Serlachius enjoyed broad support within his congregation, as was evident when his son Peter was called to succeed him as vicar by an almost unanimous vote after his death. His patriarchal position was further strengthened by his ownership of Särklax manor and extensive landholdings. He was involved in several property disputes, but also practised charity, annually inviting all the poor of the parish to a meal at the manor on the feast of Saint Peter. He himself reportedly kept a strict diet in both food and drink, which may have contributed to his reaching an advanced age.

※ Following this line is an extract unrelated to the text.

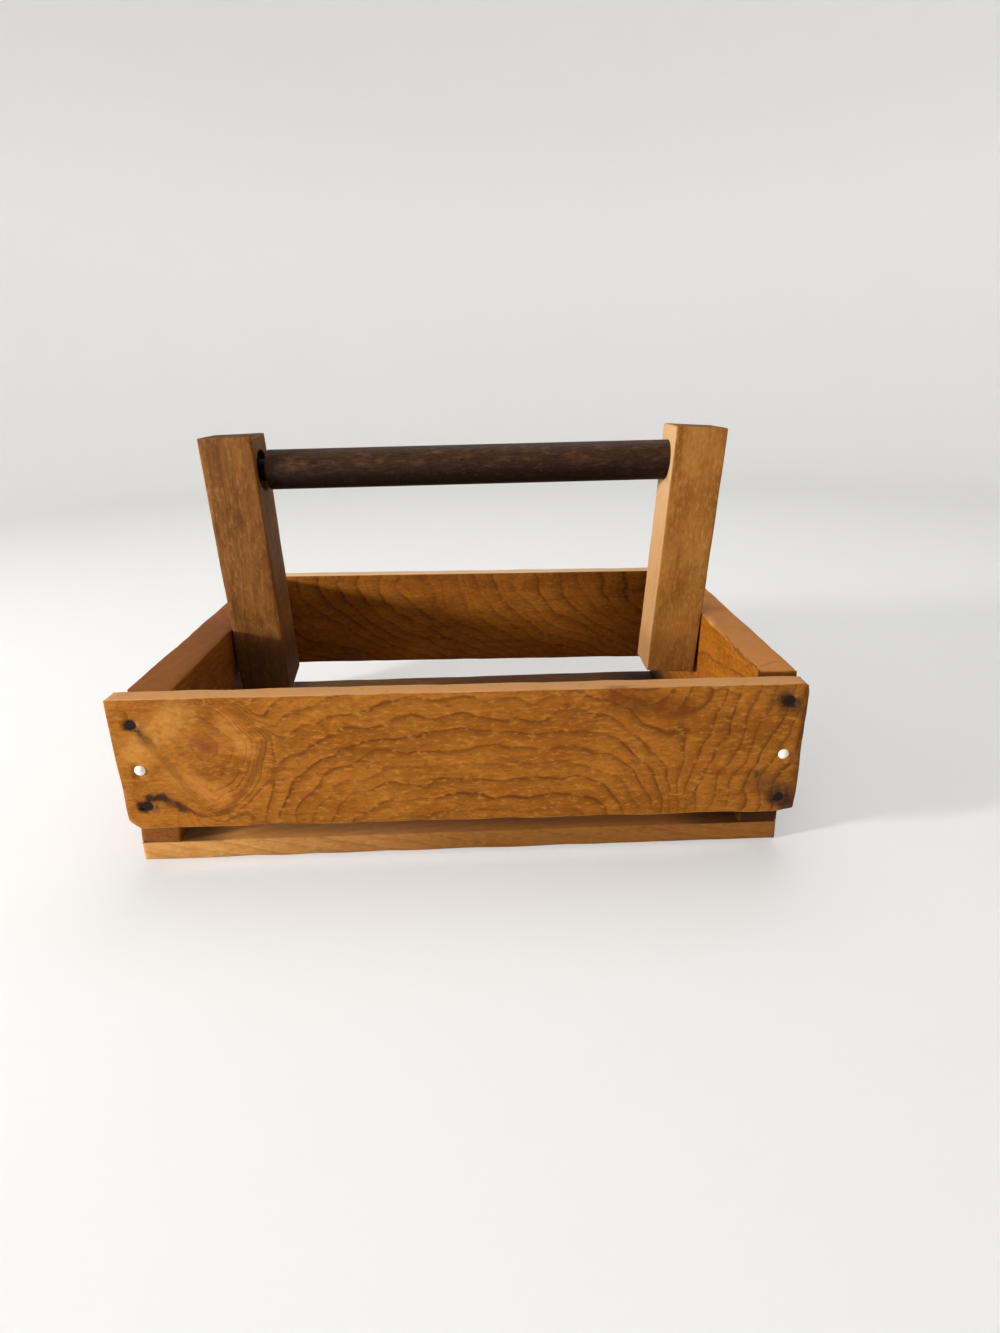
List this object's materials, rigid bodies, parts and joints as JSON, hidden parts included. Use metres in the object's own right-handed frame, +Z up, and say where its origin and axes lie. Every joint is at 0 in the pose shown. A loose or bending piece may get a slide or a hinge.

=== Theology and the pietist conflict ===
Serlachius exercised his ministry in accordance with Lutheran orthodoxy, emphasising the sacraments, catechetical instruction, church discipline and pastoral care. He opposed pietist currents, particularly the Halle Pietism that had taken root on some of the noble estates in his parish. The conflict came to a head in his dealings with General Carl Gustaf Armfelt, whose court chaplain Johann Nicolaus Reuter — trained at the Francke Foundations in Halle — held private devotional gatherings attended not only by the household but also by servants and outsiders. Serlachius considered these gatherings a threat to the unity of the parish congregation, while Armfelt defended them by invoking the privileges of the nobility. A final confrontation came in 1736 at the occasion of Armfelt's funeral, when the family engaged a pietist-sympathising clergyman rather than Serlachius to conduct the service, which deeply offended him.

=== Family ===
Serlachius was married three times, each time to a woman of noble birth. His first wife, Elsa Stachaea, died in childbed in 1703 after having borne eleven children. His second wife, Anna Maria Christina Huggut, also died of childbed fever, and their only child died in infancy. Through this marriage Serlachius became related to the Stierncreutz family and acquired Fasarby manor. His third wife, Brita Catharina Bosin, was a wealthy woman who continued to live at Särklax after her husband's death. At his death in 1738, Petrus Serlachius left 96 descendants across four generations.